Understanding Amazon Fees

Amazon’s fee structure is comprehensive. Before you price your product, make sure you understand all the costs involved.

  • Referral fee: 8 to 20% of the sale price depending on category. Most categories are 15%.
  • FBA fulfillment fee: Per-unit fee based on product size and weight. Typically $3 to $6 for a standard-size item.
  • FBA storage fee: Monthly fee per cubic foot. Increases significantly in Q4 (October through December).
  • Advertising spend: Variable, but budget 10 to 15% of revenue during launch phase

A useful rule of thumb: your total landed cost (manufacturing + shipping + Amazon fees) should not exceed 50% of your selling price to leave room for advertising and a meaningful profit margin.

Build Your Amazon Business Finances Correctly

Amazon pays out every two weeks by default. Tracking your inventory costs, advertising spend, fees, and net income is critical — especially if you are scaling and reinvesting. Use the tool below to model your net take-home after Amazon fees and taxes, so you know exactly what your business is actually generating.

Getting Reviews Legitimately

Reviews are the most important conversion factor on Amazon. Products with more reviews and higher ratings consistently outperform those without.

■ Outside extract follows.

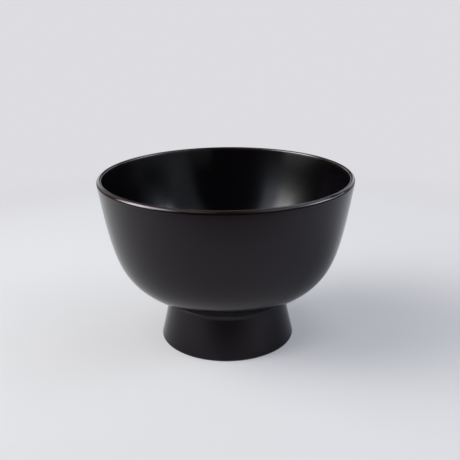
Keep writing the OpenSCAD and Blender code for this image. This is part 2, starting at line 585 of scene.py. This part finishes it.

Amazon’s terms prohibit incentivized reviews or review manipulation. The legitimate strategies are:

  • Request a Review button — available in Seller Central; sends an automated review request to each buyer
  • Amazon Vine — for Brand Registry members
  • Package inserts — cards inside the package directing customers to Amazon for feedback (do not offer incentives)
  • Product quality — the most sustainable review driver is simply delivering a product that meets or exceeds customer expectations

Common Mistakes New Amazon Sellers Make

  • Choosing the wrong product: Undercapitalized in a saturated niche, or a product with margins too thin to support advertising
  • Underestimating launch costs: PPC advertising during launch can cost more than expected. Budget conservatively.
  • Not tracking profitability properly: Many sellers know their revenue but not their actual profit after all fees
  • Overordering inventory: Starting with more inventory than you can sell creates storage fee exposure and capital lockup
  • Ignoring negative reviews: Respond professionally to negative feedback and use it to improve your product

What Success on Amazon Looks Like

A successful Amazon private label business typically takes 12 to 24 months to build to meaningful profitability. Sellers who stick with it through the learning curve often build businesses generating $5,000 to $30,000+ in monthly profit — and the business itself becomes an asset that can be sold, typically for 2 to 4x annual net profit on marketplace brokers like Quiet Light or FE International.

It is not passive. But it is a real, scalable business with a proven model that has made many people financially independent. The opportunity is still very much available in 2026 for sellers who are willing to do the research and execute consistently.